- [Problem requirements]:
Look for the string "objects" in every line, and copy each line that has it.

------------------------------------

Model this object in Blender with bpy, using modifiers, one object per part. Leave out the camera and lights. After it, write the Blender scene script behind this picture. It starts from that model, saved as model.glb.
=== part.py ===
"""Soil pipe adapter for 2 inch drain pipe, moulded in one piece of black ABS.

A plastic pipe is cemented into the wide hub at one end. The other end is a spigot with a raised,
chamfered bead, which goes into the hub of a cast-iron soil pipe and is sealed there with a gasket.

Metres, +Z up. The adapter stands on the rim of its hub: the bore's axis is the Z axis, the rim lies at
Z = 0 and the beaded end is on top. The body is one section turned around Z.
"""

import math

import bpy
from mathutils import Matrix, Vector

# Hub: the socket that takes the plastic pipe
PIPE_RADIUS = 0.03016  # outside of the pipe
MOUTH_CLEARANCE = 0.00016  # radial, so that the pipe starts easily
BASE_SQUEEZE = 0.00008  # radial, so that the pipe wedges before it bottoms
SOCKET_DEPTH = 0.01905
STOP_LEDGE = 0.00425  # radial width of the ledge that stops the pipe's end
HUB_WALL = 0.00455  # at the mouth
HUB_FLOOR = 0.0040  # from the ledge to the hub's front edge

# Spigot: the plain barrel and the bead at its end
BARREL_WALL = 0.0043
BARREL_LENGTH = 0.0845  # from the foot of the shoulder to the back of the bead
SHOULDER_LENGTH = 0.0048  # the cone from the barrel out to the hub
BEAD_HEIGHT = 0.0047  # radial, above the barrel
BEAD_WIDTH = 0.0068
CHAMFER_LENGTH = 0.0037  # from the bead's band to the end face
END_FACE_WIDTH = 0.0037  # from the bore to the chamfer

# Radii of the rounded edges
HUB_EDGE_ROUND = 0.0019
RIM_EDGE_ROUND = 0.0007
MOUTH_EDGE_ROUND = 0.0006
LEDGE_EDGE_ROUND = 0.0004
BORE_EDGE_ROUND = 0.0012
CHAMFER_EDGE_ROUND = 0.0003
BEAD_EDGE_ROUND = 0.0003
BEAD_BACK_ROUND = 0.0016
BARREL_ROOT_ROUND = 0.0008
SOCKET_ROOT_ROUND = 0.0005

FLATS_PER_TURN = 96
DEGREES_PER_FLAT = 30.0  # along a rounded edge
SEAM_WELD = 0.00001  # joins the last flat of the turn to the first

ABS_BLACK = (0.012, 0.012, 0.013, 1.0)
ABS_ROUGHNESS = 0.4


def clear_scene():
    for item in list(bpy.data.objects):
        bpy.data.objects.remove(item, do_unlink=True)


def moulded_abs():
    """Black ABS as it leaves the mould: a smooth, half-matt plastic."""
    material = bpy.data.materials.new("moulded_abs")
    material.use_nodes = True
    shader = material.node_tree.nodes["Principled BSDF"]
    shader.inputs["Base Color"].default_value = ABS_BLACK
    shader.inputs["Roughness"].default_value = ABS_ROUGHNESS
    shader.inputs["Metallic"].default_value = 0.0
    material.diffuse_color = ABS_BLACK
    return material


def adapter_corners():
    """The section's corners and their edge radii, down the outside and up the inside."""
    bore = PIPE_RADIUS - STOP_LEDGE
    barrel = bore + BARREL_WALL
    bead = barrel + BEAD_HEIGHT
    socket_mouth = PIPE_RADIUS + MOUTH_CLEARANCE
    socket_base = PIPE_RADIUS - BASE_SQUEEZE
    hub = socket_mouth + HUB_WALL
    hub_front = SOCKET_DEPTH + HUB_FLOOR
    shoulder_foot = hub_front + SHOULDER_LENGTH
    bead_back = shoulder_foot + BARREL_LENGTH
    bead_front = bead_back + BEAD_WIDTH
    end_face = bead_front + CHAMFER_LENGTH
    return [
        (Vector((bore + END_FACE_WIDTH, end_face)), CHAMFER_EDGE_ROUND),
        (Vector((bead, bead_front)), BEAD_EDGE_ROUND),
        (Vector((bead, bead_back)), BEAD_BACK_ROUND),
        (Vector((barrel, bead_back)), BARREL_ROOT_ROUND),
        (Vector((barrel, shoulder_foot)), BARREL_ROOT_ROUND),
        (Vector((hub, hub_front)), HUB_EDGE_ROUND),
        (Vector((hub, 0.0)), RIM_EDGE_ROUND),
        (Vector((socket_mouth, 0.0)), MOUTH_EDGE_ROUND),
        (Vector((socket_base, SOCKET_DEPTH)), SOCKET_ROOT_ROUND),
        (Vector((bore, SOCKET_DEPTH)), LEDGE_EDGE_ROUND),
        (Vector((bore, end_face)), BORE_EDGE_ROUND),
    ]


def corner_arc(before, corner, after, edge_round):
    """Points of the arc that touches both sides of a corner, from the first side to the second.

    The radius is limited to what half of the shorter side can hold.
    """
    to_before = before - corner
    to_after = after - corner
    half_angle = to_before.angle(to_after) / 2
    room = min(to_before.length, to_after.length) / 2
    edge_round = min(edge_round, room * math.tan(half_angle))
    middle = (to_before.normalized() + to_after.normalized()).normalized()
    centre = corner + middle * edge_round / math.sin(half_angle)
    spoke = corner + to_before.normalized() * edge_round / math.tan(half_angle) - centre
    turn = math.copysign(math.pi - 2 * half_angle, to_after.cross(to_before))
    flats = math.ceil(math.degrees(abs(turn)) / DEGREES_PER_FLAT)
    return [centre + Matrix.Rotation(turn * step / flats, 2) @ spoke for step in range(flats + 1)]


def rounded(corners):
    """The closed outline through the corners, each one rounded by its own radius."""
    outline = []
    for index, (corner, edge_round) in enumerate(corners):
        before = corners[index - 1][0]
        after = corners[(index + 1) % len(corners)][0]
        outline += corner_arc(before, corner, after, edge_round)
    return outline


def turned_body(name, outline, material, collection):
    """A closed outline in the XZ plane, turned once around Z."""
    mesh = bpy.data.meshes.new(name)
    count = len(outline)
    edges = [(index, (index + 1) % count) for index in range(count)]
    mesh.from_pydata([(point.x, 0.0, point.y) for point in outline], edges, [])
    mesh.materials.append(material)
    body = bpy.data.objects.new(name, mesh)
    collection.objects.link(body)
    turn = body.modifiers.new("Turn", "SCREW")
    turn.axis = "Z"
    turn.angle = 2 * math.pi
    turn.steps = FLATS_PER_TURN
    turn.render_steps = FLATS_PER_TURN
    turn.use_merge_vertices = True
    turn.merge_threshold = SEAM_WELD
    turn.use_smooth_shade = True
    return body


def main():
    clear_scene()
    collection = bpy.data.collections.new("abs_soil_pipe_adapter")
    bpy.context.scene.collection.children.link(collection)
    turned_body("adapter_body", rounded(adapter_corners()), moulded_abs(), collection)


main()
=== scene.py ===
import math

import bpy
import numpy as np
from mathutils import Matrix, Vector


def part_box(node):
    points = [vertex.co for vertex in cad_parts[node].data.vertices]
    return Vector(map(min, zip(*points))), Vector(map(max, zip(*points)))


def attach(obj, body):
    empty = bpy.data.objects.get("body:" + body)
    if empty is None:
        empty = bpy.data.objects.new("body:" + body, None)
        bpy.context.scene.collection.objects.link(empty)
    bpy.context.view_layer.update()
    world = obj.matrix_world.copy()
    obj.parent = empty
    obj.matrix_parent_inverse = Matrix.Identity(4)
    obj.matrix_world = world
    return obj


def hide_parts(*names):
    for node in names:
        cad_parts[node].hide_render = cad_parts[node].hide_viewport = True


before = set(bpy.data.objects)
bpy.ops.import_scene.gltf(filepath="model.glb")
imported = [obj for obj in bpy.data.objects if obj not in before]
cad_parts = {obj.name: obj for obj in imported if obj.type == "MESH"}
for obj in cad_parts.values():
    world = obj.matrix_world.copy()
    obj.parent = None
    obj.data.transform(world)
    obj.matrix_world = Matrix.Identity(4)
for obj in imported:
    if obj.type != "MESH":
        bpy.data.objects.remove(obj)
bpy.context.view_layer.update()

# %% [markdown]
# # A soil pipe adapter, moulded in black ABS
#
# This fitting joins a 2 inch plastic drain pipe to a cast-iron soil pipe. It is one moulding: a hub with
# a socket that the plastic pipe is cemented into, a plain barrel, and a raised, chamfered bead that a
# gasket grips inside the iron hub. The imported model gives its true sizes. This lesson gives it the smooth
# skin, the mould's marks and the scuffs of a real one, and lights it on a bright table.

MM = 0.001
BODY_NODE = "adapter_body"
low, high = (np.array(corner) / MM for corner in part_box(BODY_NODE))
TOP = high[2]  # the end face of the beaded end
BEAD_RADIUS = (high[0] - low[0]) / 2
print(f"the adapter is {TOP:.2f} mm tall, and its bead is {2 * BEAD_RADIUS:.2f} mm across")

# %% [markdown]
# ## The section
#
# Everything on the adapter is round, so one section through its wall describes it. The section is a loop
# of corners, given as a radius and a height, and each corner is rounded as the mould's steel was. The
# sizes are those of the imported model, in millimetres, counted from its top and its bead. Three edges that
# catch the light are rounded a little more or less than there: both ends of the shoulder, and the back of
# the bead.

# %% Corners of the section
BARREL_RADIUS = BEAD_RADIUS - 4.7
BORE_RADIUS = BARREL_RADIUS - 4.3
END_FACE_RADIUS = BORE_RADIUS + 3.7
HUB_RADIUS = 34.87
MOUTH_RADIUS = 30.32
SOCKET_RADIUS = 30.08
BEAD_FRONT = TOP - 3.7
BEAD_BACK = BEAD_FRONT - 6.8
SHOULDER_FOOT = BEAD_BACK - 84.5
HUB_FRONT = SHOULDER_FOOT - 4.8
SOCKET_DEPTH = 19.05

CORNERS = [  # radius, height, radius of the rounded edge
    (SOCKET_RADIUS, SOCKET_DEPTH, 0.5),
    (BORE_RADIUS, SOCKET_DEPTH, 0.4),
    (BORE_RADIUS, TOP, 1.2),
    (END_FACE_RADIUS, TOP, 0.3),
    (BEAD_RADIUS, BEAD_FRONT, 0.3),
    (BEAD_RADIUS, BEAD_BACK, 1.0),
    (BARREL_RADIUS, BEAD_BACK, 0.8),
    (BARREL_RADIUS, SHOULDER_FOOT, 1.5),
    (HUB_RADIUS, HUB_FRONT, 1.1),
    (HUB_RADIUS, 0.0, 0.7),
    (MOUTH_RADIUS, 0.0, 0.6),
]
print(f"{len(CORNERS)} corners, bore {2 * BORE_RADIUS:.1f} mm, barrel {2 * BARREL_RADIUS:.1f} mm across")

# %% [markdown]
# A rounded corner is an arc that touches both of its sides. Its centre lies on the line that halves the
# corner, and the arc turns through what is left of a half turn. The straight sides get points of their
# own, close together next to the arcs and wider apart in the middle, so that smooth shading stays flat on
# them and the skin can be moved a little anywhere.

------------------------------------

- [Full output]:
    for item in list(bpy.data.objects):
        bpy.data.objects.remove(item, do_unlink=True)
    body = bpy.data.objects.new(name, mesh)
    collection.objects.link(body)
    empty = bpy.data.objects.get("body:" + body)
        empty = bpy.data.objects.new("body:" + body, None)
        bpy.context.scene.collection.objects.link(empty)
before = set(bpy.data.objects)
imported = [obj for obj in bpy.data.objects if obj not in before]
        bpy.data.objects.remove(obj)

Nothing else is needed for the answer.